- [Directions]:
Reproduce, exactly and in full, only the lines below from the one containing "# ---- the paper" through the one containing "obj.matrix_world = Matrix.Identity(4)".

[Source data]
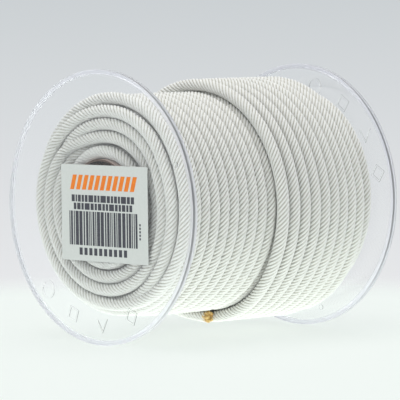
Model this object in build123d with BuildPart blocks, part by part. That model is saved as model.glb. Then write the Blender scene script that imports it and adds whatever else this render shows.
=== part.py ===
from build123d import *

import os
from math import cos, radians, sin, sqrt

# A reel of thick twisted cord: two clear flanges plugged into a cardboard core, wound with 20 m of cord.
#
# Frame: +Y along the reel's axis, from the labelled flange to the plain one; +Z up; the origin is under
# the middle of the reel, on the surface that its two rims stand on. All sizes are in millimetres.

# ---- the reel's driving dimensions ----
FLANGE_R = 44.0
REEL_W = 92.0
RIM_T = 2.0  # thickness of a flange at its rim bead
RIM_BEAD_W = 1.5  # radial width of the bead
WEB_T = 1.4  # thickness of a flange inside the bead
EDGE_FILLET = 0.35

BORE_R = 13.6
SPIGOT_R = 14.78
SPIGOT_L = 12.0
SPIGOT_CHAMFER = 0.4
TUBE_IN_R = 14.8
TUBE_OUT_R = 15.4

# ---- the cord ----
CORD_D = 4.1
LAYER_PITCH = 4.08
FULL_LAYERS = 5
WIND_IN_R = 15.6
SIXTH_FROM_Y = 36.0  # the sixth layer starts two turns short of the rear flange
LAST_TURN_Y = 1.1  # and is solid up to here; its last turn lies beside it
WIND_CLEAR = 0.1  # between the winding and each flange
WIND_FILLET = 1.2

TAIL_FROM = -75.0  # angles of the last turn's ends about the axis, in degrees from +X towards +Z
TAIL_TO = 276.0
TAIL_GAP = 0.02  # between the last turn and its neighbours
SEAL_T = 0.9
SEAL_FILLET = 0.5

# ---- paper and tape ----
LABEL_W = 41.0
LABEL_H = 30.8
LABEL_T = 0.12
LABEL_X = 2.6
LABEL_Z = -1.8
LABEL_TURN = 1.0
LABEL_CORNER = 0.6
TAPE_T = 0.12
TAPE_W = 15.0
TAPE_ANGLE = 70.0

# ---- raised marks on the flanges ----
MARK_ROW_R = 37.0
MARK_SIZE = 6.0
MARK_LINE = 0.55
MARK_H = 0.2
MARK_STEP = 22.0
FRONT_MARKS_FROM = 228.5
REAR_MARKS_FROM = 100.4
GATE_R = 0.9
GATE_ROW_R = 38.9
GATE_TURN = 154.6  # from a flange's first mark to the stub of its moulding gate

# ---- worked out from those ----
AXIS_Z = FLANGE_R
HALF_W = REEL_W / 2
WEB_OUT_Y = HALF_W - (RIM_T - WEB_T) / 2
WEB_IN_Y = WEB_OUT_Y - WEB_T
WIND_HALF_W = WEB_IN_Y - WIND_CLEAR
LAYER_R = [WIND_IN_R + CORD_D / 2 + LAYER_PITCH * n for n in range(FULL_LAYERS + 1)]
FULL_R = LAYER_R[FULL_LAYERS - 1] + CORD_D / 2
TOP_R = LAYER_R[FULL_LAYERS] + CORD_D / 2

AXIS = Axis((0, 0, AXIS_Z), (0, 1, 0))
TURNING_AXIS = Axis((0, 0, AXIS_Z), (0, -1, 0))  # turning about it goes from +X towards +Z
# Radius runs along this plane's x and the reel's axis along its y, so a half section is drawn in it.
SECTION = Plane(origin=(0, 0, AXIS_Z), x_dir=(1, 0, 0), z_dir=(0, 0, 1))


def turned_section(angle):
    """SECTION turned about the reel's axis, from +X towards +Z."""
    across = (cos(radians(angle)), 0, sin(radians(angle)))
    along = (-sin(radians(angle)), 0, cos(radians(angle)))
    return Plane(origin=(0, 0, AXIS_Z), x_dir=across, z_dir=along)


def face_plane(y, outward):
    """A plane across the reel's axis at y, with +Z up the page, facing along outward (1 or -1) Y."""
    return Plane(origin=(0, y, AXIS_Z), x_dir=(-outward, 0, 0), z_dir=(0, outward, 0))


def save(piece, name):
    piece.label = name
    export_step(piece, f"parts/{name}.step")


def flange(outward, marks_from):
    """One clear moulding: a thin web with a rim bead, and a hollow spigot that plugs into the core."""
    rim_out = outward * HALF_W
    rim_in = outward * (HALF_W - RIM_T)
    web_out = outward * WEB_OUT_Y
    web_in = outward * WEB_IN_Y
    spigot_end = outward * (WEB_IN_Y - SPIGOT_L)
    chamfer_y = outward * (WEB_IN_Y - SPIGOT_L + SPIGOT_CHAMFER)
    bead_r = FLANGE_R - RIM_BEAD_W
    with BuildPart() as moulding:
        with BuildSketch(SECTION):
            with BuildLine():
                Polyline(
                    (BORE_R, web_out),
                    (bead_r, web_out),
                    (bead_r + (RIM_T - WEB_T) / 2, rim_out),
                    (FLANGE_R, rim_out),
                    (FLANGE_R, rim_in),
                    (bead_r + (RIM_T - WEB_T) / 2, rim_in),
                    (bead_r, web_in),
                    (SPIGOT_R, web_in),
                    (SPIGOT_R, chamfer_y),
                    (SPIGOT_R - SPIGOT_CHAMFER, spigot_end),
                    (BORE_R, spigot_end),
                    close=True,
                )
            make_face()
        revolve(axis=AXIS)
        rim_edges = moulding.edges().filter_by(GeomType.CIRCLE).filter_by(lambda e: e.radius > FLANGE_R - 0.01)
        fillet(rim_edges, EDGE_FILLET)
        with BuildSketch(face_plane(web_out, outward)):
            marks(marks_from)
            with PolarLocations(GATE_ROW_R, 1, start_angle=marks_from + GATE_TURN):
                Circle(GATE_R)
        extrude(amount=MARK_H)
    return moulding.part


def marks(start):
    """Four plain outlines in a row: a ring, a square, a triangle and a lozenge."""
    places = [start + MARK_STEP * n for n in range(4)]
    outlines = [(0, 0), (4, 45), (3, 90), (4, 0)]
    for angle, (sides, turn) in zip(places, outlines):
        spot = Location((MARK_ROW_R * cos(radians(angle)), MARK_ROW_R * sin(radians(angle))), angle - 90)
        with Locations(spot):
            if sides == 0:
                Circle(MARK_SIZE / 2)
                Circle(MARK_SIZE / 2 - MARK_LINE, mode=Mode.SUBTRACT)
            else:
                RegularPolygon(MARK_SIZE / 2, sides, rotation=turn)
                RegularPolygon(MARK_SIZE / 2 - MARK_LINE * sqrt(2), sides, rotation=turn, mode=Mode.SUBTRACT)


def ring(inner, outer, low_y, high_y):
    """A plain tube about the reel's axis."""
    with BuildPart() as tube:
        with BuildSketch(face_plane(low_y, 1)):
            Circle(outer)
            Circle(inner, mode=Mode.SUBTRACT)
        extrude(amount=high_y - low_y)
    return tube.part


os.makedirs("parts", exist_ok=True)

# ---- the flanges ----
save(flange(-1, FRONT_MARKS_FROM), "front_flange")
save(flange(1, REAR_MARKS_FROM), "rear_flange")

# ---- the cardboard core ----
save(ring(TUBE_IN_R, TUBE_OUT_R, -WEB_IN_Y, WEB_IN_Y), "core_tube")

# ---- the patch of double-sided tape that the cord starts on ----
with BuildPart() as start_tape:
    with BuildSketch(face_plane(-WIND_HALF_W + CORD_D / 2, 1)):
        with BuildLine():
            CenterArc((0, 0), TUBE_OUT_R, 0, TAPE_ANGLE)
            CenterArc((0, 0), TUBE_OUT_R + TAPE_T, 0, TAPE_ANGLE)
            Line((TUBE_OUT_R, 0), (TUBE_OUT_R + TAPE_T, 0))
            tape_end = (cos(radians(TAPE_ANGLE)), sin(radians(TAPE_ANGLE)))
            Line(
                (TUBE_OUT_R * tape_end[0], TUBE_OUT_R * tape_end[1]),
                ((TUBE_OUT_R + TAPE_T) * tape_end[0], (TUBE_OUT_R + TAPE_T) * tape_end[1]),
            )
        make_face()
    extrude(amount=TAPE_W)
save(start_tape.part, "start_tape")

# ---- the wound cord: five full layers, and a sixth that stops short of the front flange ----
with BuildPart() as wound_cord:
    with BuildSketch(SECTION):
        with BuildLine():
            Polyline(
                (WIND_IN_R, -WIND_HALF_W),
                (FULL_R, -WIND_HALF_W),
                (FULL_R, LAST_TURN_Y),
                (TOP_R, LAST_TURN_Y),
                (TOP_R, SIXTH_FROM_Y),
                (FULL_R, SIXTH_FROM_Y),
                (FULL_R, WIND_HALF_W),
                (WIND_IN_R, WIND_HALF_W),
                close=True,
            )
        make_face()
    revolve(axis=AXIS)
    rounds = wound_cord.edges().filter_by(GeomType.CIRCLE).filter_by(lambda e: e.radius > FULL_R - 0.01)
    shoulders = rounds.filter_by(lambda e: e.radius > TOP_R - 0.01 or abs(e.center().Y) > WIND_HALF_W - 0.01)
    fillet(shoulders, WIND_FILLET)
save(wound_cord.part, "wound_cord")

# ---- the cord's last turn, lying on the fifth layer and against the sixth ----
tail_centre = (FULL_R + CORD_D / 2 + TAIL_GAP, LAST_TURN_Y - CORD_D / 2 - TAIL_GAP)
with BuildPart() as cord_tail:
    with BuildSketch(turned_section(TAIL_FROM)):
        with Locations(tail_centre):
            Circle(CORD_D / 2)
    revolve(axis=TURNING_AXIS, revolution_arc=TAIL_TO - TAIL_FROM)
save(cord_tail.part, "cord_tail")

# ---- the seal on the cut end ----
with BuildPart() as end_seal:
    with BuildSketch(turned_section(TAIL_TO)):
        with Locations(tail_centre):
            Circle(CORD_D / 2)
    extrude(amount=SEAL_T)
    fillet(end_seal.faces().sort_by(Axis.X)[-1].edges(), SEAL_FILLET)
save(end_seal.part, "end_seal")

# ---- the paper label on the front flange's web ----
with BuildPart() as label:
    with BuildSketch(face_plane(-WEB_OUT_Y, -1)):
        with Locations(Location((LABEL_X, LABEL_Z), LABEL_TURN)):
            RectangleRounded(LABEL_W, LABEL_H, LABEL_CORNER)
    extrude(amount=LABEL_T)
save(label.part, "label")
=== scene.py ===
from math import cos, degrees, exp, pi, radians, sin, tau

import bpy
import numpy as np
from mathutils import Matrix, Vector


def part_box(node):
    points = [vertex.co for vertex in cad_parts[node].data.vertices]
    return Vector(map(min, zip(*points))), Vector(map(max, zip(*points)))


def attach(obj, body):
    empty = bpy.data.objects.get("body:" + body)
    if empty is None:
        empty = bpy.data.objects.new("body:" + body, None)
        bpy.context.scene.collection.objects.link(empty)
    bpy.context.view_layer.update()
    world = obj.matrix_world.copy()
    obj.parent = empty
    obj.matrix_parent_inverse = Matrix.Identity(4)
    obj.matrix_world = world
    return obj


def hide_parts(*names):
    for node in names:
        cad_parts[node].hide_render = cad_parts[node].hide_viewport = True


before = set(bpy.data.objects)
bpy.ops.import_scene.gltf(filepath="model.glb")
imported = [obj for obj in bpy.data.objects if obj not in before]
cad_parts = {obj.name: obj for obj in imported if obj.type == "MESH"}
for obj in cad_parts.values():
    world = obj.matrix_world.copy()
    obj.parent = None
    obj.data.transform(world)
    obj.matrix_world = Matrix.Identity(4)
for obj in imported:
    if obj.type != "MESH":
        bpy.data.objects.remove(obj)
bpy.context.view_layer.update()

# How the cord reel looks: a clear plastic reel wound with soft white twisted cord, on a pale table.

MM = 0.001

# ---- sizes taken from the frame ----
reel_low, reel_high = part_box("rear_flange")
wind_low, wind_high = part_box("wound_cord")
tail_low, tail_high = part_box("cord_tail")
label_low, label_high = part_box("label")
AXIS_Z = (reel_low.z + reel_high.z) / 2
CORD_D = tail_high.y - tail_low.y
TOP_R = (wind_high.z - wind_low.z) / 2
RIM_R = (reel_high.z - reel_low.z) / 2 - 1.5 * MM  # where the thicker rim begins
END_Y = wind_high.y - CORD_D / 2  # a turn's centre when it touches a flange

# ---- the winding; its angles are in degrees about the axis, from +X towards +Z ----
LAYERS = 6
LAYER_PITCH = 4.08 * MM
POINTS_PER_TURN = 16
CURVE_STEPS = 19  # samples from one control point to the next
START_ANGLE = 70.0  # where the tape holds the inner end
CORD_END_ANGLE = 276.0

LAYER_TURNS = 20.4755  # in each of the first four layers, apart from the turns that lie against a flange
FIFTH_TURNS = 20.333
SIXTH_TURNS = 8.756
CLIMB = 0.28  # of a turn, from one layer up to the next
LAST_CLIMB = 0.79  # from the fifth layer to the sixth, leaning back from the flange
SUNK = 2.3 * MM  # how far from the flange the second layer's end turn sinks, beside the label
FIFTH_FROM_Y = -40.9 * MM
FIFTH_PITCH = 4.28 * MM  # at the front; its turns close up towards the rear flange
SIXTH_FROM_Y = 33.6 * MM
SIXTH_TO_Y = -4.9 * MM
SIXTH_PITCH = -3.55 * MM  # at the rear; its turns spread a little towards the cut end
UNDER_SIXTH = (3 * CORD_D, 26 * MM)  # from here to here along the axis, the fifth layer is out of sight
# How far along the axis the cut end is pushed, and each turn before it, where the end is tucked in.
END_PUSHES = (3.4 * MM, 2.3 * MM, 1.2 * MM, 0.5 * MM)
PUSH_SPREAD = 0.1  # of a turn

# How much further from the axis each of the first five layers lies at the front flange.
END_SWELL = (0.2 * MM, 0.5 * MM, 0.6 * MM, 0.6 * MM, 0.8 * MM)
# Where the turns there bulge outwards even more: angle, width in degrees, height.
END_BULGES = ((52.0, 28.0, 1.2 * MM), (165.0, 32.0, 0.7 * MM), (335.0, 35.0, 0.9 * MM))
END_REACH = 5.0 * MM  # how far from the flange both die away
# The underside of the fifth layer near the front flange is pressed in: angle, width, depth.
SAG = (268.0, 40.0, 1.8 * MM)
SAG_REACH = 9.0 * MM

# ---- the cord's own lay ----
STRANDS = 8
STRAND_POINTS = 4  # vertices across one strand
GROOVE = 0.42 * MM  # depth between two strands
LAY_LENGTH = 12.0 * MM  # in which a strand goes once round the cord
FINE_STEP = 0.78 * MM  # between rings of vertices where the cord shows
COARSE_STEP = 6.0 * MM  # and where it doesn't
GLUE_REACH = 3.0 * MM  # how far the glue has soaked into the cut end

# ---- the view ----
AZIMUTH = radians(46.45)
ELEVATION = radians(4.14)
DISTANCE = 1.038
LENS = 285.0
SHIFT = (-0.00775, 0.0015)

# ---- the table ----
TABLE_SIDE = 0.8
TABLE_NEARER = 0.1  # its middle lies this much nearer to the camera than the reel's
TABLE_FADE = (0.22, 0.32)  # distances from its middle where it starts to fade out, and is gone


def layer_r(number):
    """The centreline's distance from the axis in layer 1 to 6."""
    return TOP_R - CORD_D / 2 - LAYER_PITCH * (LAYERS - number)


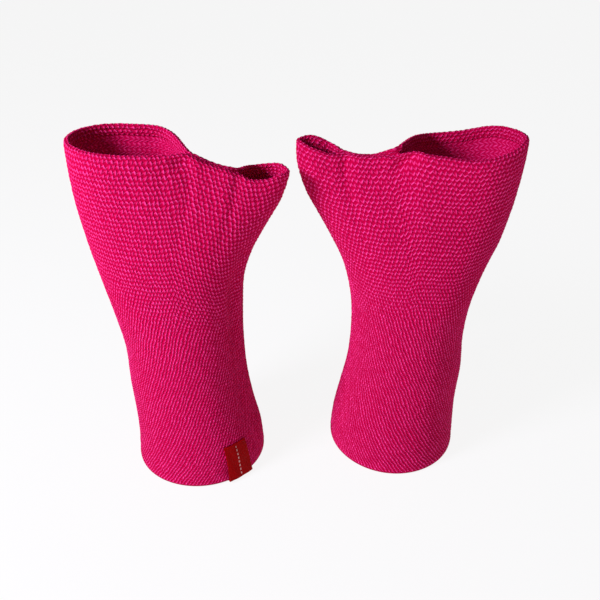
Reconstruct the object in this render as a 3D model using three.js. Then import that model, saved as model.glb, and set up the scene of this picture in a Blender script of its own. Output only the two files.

- [Correct answer]:
# ---- the paper label on the front flange's web ----
with BuildPart() as label:
    with BuildSketch(face_plane(-WEB_OUT_Y, -1)):
        with Locations(Location((LABEL_X, LABEL_Z), LABEL_TURN)):
            RectangleRounded(LABEL_W, LABEL_H, LABEL_CORNER)
    extrude(amount=LABEL_T)
save(label.part, "label")
=== scene.py ===
from math import cos, degrees, exp, pi, radians, sin, tau

import bpy
import numpy as np
from mathutils import Matrix, Vector


def part_box(node):
    points = [vertex.co for vertex in cad_parts[node].data.vertices]
    return Vector(map(min, zip(*points))), Vector(map(max, zip(*points)))


def attach(obj, body):
    empty = bpy.data.objects.get("body:" + body)
    if empty is None:
        empty = bpy.data.objects.new("body:" + body, None)
        bpy.context.scene.collection.objects.link(empty)
    bpy.context.view_layer.update()
    world = obj.matrix_world.copy()
    obj.parent = empty
    obj.matrix_parent_inverse = Matrix.Identity(4)
    obj.matrix_world = world
    return obj


def hide_parts(*names):
    for node in names:
        cad_parts[node].hide_render = cad_parts[node].hide_viewport = True


before = set(bpy.data.objects)
bpy.ops.import_scene.gltf(filepath="model.glb")
imported = [obj for obj in bpy.data.objects if obj not in before]
cad_parts = {obj.name: obj for obj in imported if obj.type == "MESH"}
for obj in cad_parts.values():
    world = obj.matrix_world.copy()
    obj.parent = None
    obj.data.transform(world)
    obj.matrix_world = Matrix.Identity(4)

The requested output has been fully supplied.